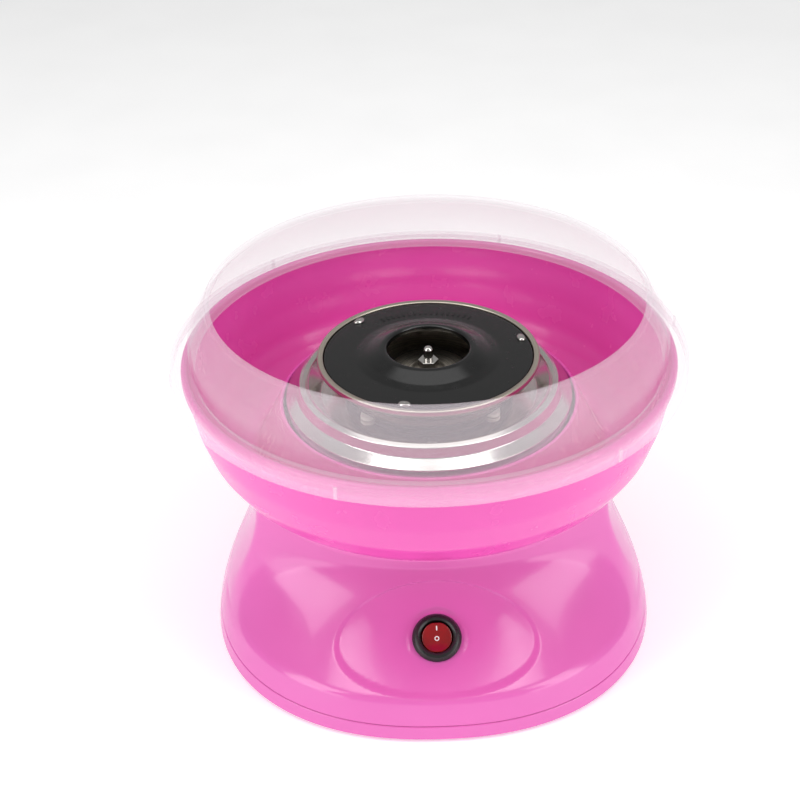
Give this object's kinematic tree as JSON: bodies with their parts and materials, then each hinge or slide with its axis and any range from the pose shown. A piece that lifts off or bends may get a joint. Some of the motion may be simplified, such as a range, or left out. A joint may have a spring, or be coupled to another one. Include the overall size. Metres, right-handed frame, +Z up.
{
  "type": "cotton candy machine",
  "caption": "Countertop cotton candy machine: flared base with scooped front and rocker switch, lift-off bowl and clear splash guard, spinning head over a heated dish.",
  "frame": {"origin": "centre of the footprint, on the surface the rubber feet stand on", "axes": "+Z up along the spindle, -Y towards the front panel with the switch, +X to the right seen from the front"},
  "size_m": [0.27, 0.27, 0.199],
  "materials": {
    "pink_body": "glossy moulded pink plastic with faint flow marks and rounded edges",
    "pink_bowl": "glossy moulded pink plastic, slightly satin inside where sugar is wiped off",
    "clear_guard": "clear, slightly milky moulded plastic, brighter at its rim and flange",
    "black_enamel": "black heat-proof paint, half gloss, with fine orange peel",
    "black_plastic": "black moulded plastic, half gloss",
    "red_rocker": "deep red see-through plastic with white marks",
    "spun_aluminium": "spun and brushed, with fine rings",
    "polished_steel": "polished stainless sheet with fine spinning rings",
    "bright_steel": "bright steel with small scratches",
    "plated_screw": "zinc-plated steel",
    "sheet_steel": "galvanised sheet steel",
    "heater_steel": "heat-darkened sheathed heating tube",
    "ceramic": "unglazed white ceramic",
    "rubber": "matte black rubber",
    "brass": "plain brass",
    "copper": "enamelled copper wire",
    "magnet": "dark grey ferrite",
    "nylon": "off-white nylon",
    "black_lead": "black insulated lead",
    "red_lead": "red insulated lead",
    "white_lead": "white insulated lead"
  },
  "bodies": {
    "base": {"base_housing": "pink_body", "base_plate": "pink_body", "base_screw_1": "plated_screw", "base_screw_2": "plated_screw", "base_screw_3": "plated_screw", "base_screw_4": "plated_screw", "cord_gland": "black_plastic", "damper_screw_1": "plated_screw", "damper_screw_2": "plated_screw", "damper_screw_3": "plated_screw", "dish_screw_1": "plated_screw", "dish_screw_2": "plated_screw", "dish_screw_3": "plated_screw", "heat_shield": "sheet_steel", "heater_bush_1": "ceramic", "heater_bush_2": "ceramic", "heater_dish": "polished_steel", "heater_pin_1": "heater_steel", "heater_pin_2": "heater_steel", "heating_ring": "heater_steel", "lead_live": "black_lead", "lead_neutral": "white_lead", "lead_switched": "red_lead", "motor_bearing_bottom": "brass", "motor_bearing_top": "brass", "motor_bracket": "sheet_steel", "motor_can": "sheet_steel", "motor_damper_1": "rubber", "motor_damper_2": "rubber", "motor_damper_3": "rubber", "motor_end_cap": "nylon", "motor_magnet_1": "magnet", "motor_magnet_2": "magnet", "ring_support_1": "ceramic", "ring_support_2": "ceramic", "rubber_foot_1": "rubber", "rubber_foot_2": "rubber", "rubber_foot_3": "rubber", "rubber_foot_4": "rubber", "switch_body": "black_plastic", "switch_terminal_1": "brass", "switch_terminal_2": "brass", "switch_terminal_3": "brass", "thermal_cutout": "brass"},
    "rotor": {"spindle": "bright_steel", "drive_pin": "bright_steel", "rotor_core": "sheet_steel", "rotor_winding": "copper", "commutator": "copper", "cooling_fan": "nylon"},
    "spinner_head": {"head_pan": "spun_aluminium", "head_cover": "black_enamel", "sugar_screen": "bright_steel", "head_nut": "bright_steel", "cover_tab_1": "bright_steel", "cover_tab_2": "bright_steel", "cover_tab_3": "bright_steel"},
    "bowl": {"bowl": "pink_bowl"},
    "splash_guard": {"splash_guard": "clear_guard"},
    "rocker": {"switch_rocker": "red_rocker"}
  },
  "joints": [
    {"name": "rotor_spin", "type": "hinge", "parent": "base", "child": "rotor", "pos_m": [0, 0, 0.1], "axis": [0, 0, 1], "continuous": true},
    {"name": "head_lift", "type": "slide", "parent": "rotor", "child": "spinner_head", "axis": [0, 0, 1], "range_m": [0, 0.08]},
    {"name": "bowl_lift", "type": "slide", "parent": "base", "child": "bowl", "axis": [0, 0, 1], "range_m": [0, 0.1]},
    {"name": "guard_lift", "type": "slide", "parent": "bowl", "child": "splash_guard", "axis": [0, 0, 1], "range_m": [0, 0.06]},
    {"name": "rocker_tilt", "type": "hinge", "parent": "base", "child": "rocker", "pos_m": [0, -0.086, 0.0389], "axis": [1, 0, 0], "range_deg": [-20, 0]}
  ]
}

-=-=-=-=-

:: Task goal ::
Copy out the full material exactly as it appears.

:: Result for this task ::
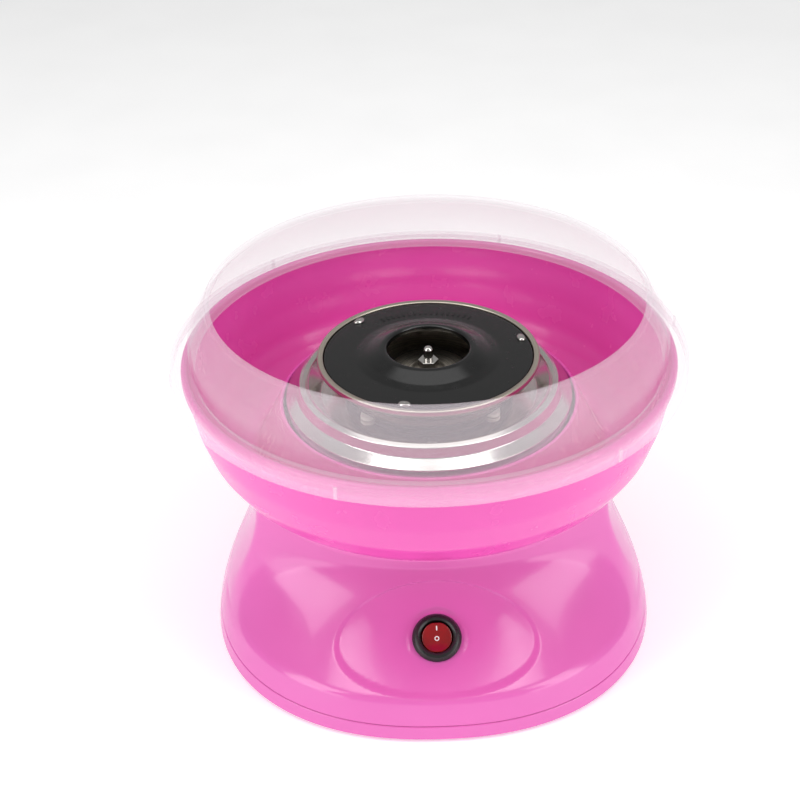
Give this object's kinematic tree as JSON: bodies with their parts and materials, then each hinge or slide with its axis and any range from the pose shown. A piece that lifts off or bends may get a joint. Some of the motion may be simplified, such as a range, or left out. A joint may have a spring, or be coupled to another one. Include the overall size. Metres, right-handed frame, +Z up.
{
  "type": "cotton candy machine",
  "caption": "Countertop cotton candy machine: flared base with scooped front and rocker switch, lift-off bowl and clear splash guard, spinning head over a heated dish.",
  "frame": {"origin": "centre of the footprint, on the surface the rubber feet stand on", "axes": "+Z up along the spindle, -Y towards the front panel with the switch, +X to the right seen from the front"},
  "size_m": [0.27, 0.27, 0.199],
  "materials": {
    "pink_body": "glossy moulded pink plastic with faint flow marks and rounded edges",
    "pink_bowl": "glossy moulded pink plastic, slightly satin inside where sugar is wiped off",
    "clear_guard": "clear, slightly milky moulded plastic, brighter at its rim and flange",
    "black_enamel": "black heat-proof paint, half gloss, with fine orange peel",
    "black_plastic": "black moulded plastic, half gloss",
    "red_rocker": "deep red see-through plastic with white marks",
    "spun_aluminium": "spun and brushed, with fine rings",
    "polished_steel": "polished stainless sheet with fine spinning rings",
    "bright_steel": "bright steel with small scratches",
    "plated_screw": "zinc-plated steel",
    "sheet_steel": "galvanised sheet steel",
    "heater_steel": "heat-darkened sheathed heating tube",
    "ceramic": "unglazed white ceramic",
    "rubber": "matte black rubber",
    "brass": "plain brass",
    "copper": "enamelled copper wire",
    "magnet": "dark grey ferrite",
    "nylon": "off-white nylon",
    "black_lead": "black insulated lead",
    "red_lead": "red insulated lead",
    "white_lead": "white insulated lead"
  },
  "bodies": {
    "base": {"base_housing": "pink_body", "base_plate": "pink_body", "base_screw_1": "plated_screw", "base_screw_2": "plated_screw", "base_screw_3": "plated_screw", "base_screw_4": "plated_screw", "cord_gland": "black_plastic", "damper_screw_1": "plated_screw", "damper_screw_2": "plated_screw", "damper_screw_3": "plated_screw", "dish_screw_1": "plated_screw", "dish_screw_2": "plated_screw", "dish_screw_3": "plated_screw", "heat_shield": "sheet_steel", "heater_bush_1": "ceramic", "heater_bush_2": "ceramic", "heater_dish": "polished_steel", "heater_pin_1": "heater_steel", "heater_pin_2": "heater_steel", "heating_ring": "heater_steel", "lead_live": "black_lead", "lead_neutral": "white_lead", "lead_switched": "red_lead", "motor_bearing_bottom": "brass", "motor_bearing_top": "brass", "motor_bracket": "sheet_steel", "motor_can": "sheet_steel", "motor_damper_1": "rubber", "motor_damper_2": "rubber", "motor_damper_3": "rubber", "motor_end_cap": "nylon", "motor_magnet_1": "magnet", "motor_magnet_2": "magnet", "ring_support_1": "ceramic", "ring_support_2": "ceramic", "rubber_foot_1": "rubber", "rubber_foot_2": "rubber", "rubber_foot_3": "rubber", "rubber_foot_4": "rubber", "switch_body": "black_plastic", "switch_terminal_1": "brass", "switch_terminal_2": "brass", "switch_terminal_3": "brass", "thermal_cutout": "brass"},
    "rotor": {"spindle": "bright_steel", "drive_pin": "bright_steel", "rotor_core": "sheet_steel", "rotor_winding": "copper", "commutator": "copper", "cooling_fan": "nylon"},
    "spinner_head": {"head_pan": "spun_aluminium", "head_cover": "black_enamel", "sugar_screen": "bright_steel", "head_nut": "bright_steel", "cover_tab_1": "bright_steel", "cover_tab_2": "bright_steel", "cover_tab_3": "bright_steel"},
    "bowl": {"bowl": "pink_bowl"},
    "splash_guard": {"splash_guard": "clear_guard"},
    "rocker": {"switch_rocker": "red_rocker"}
  },
  "joints": [
    {"name": "rotor_spin", "type": "hinge", "parent": "base", "child": "rotor", "pos_m": [0, 0, 0.1], "axis": [0, 0, 1], "continuous": true},
    {"name": "head_lift", "type": "slide", "parent": "rotor", "child": "spinner_head", "axis": [0, 0, 1], "range_m": [0, 0.08]},
    {"name": "bowl_lift", "type": "slide", "parent": "base", "child": "bowl", "axis": [0, 0, 1], "range_m": [0, 0.1]},
    {"name": "guard_lift", "type": "slide", "parent": "bowl", "child": "splash_guard", "axis": [0, 0, 1], "range_m": [0, 0.06]},
    {"name": "rocker_tilt", "type": "hinge", "parent": "base", "child": "rocker", "pos_m": [0, -0.086, 0.0389], "axis": [1, 0, 0], "range_deg": [-20, 0]}
  ]
}